Copy out every line in the entries below that includes "after".

— Begin Recorded data —

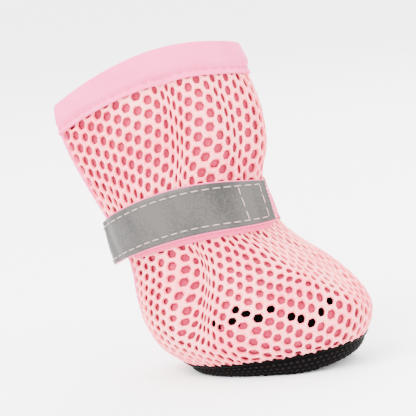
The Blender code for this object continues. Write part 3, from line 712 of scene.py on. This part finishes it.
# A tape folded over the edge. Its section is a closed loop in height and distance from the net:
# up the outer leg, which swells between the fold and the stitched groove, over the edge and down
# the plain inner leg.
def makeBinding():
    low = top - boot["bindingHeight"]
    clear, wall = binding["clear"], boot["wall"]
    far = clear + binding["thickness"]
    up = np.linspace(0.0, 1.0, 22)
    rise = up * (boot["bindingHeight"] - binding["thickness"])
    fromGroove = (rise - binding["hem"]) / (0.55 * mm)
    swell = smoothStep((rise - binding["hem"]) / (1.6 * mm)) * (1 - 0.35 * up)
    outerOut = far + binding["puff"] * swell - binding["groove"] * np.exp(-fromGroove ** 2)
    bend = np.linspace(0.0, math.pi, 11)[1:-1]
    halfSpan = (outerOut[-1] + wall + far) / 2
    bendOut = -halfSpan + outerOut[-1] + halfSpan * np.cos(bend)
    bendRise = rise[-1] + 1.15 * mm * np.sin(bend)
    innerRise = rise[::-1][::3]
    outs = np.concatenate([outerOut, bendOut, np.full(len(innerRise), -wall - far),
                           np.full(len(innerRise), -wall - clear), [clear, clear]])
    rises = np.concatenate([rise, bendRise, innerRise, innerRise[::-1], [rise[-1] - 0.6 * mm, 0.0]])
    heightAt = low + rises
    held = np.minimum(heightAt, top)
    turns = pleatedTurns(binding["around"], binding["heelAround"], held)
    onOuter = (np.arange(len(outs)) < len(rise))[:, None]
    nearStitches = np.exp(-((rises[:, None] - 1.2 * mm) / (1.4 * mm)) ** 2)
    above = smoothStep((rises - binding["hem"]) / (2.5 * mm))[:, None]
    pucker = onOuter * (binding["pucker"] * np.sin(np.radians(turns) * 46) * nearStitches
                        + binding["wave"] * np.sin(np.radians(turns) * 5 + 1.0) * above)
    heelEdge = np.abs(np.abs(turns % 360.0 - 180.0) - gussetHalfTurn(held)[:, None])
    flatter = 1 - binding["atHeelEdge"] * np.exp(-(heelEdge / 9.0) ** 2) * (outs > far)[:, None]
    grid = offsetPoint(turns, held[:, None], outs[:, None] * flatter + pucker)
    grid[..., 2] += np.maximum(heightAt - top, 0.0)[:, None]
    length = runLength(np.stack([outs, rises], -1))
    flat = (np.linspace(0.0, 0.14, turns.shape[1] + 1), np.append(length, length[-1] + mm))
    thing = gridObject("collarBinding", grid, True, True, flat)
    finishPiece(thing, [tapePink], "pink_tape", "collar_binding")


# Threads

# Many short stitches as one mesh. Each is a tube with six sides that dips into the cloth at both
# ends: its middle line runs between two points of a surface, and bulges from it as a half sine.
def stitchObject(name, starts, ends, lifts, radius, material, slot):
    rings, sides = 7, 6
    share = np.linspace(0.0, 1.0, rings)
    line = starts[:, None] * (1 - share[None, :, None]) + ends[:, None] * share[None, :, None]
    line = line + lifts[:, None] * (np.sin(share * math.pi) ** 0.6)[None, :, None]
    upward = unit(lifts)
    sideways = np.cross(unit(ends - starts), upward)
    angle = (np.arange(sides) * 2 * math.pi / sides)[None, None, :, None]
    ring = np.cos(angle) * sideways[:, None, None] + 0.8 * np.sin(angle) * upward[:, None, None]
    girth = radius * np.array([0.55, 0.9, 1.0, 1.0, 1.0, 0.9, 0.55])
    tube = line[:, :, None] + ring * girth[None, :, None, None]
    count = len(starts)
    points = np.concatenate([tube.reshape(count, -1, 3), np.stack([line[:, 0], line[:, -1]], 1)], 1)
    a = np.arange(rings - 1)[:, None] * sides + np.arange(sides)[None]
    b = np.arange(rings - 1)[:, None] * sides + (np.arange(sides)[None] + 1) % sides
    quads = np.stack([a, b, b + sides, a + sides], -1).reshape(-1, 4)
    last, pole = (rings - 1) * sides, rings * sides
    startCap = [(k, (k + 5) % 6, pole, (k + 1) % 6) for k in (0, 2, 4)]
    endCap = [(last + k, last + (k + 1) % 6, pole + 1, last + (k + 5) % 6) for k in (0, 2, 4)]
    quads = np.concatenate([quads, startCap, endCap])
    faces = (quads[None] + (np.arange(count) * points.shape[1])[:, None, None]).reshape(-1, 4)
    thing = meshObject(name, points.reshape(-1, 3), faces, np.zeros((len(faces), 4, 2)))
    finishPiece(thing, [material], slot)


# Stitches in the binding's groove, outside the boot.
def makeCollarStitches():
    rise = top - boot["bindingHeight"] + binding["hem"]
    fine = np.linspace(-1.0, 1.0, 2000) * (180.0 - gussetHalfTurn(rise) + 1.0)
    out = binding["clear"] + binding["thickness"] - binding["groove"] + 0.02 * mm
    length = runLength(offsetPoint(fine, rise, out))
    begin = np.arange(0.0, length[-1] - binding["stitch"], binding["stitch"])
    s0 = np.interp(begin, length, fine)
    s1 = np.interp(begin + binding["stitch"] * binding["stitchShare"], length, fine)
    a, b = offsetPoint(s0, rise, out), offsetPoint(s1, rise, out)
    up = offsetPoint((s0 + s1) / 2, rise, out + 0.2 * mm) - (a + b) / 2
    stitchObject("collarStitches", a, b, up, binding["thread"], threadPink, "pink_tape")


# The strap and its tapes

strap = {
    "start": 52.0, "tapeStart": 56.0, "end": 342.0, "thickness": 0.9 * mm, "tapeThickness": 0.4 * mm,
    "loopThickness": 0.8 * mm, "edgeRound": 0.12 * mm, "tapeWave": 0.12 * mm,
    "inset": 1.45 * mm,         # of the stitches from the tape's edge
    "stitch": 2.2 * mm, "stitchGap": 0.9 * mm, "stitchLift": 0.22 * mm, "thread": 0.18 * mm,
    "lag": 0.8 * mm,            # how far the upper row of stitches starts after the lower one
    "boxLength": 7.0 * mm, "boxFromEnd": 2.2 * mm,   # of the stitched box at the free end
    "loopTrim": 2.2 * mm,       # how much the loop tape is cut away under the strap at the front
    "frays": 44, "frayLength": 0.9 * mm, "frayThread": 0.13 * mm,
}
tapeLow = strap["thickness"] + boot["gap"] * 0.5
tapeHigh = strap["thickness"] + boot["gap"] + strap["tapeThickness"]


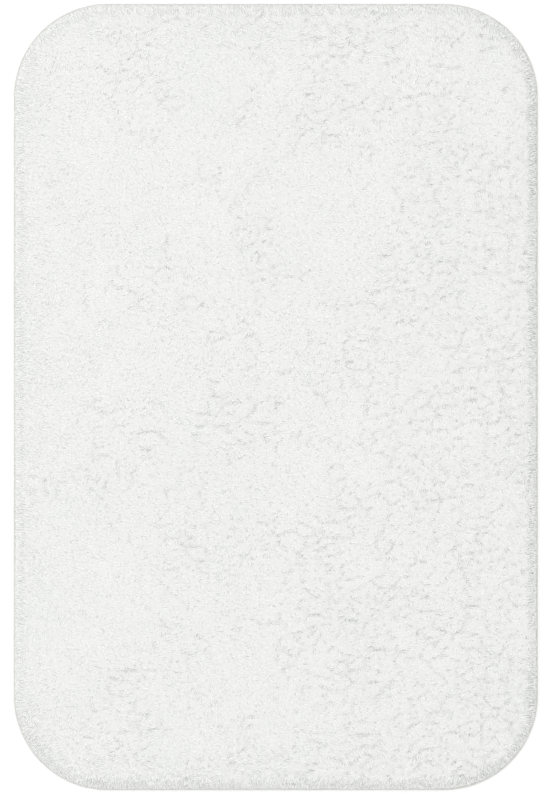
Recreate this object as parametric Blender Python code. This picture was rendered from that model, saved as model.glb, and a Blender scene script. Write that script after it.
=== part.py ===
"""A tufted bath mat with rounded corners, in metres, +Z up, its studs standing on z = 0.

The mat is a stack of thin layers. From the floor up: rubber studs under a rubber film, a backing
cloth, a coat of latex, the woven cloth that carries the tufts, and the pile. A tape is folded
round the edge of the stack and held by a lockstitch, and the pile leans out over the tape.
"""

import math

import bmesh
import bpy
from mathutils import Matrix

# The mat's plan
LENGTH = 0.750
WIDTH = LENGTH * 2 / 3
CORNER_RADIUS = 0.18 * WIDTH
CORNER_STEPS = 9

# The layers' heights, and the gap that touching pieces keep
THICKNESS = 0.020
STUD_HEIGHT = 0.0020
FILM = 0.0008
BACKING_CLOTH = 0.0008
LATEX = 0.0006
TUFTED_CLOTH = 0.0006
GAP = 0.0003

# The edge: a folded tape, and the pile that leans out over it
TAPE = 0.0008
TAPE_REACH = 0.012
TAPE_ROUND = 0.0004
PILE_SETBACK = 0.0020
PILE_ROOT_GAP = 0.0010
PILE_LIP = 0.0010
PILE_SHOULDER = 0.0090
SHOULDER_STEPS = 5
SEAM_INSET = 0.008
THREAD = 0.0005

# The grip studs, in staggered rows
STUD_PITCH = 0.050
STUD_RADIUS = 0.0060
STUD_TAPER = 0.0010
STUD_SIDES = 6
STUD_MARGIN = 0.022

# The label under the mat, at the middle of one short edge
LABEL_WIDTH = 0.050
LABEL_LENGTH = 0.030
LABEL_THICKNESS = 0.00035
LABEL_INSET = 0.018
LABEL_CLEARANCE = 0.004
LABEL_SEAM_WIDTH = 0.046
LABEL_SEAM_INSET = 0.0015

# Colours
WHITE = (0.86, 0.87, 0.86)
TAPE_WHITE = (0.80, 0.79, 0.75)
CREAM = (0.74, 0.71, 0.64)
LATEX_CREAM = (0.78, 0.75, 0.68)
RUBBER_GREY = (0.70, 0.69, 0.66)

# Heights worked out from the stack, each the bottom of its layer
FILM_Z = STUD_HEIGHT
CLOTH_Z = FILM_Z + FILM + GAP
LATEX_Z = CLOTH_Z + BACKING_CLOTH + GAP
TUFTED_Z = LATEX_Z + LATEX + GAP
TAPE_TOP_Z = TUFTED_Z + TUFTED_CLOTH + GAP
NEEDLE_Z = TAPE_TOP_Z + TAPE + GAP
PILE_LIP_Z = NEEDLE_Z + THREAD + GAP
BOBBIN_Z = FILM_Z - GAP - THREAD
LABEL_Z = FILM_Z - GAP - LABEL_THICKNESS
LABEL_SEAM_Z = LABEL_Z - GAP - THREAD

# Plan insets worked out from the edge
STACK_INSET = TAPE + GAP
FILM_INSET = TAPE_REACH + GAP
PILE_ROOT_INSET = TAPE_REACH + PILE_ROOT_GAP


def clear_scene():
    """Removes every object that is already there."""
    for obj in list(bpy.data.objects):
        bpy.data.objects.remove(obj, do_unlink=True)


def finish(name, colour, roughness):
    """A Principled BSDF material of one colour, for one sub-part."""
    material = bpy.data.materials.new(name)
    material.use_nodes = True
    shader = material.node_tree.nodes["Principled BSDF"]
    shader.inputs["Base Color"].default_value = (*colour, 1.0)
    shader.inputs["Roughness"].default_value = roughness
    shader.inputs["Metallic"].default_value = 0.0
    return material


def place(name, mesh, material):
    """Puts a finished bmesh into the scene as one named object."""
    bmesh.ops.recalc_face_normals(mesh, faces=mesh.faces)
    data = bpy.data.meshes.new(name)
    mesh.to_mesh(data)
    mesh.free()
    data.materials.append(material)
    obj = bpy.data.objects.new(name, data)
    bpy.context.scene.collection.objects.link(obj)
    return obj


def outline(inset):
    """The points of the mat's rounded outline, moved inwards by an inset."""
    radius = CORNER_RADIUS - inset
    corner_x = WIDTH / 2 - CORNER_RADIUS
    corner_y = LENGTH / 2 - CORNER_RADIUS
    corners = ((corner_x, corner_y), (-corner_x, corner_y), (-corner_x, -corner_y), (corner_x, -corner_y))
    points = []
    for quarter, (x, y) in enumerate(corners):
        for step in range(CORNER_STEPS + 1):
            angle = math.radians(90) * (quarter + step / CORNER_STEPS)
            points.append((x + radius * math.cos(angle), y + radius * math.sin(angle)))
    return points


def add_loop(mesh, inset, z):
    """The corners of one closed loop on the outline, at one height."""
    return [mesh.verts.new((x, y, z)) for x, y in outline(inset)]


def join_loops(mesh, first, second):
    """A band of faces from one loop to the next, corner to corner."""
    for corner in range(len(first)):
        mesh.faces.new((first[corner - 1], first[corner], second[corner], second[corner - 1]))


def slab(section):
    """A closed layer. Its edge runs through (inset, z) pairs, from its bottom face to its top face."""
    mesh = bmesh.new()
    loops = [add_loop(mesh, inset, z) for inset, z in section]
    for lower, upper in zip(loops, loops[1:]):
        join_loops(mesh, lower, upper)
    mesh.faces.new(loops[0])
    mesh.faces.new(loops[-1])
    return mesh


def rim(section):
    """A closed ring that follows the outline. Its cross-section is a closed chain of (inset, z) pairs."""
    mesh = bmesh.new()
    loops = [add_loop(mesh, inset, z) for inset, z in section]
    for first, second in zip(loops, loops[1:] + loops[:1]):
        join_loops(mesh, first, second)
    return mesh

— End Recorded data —

**Response below:**
    "lag": 0.8 * mm,            # how far the upper row of stitches starts after the lower one
Recreate this object as parametric Blender Python code. This picture was rendered from that model, saved as model.glb, and a Blender scene script. Write that script after it.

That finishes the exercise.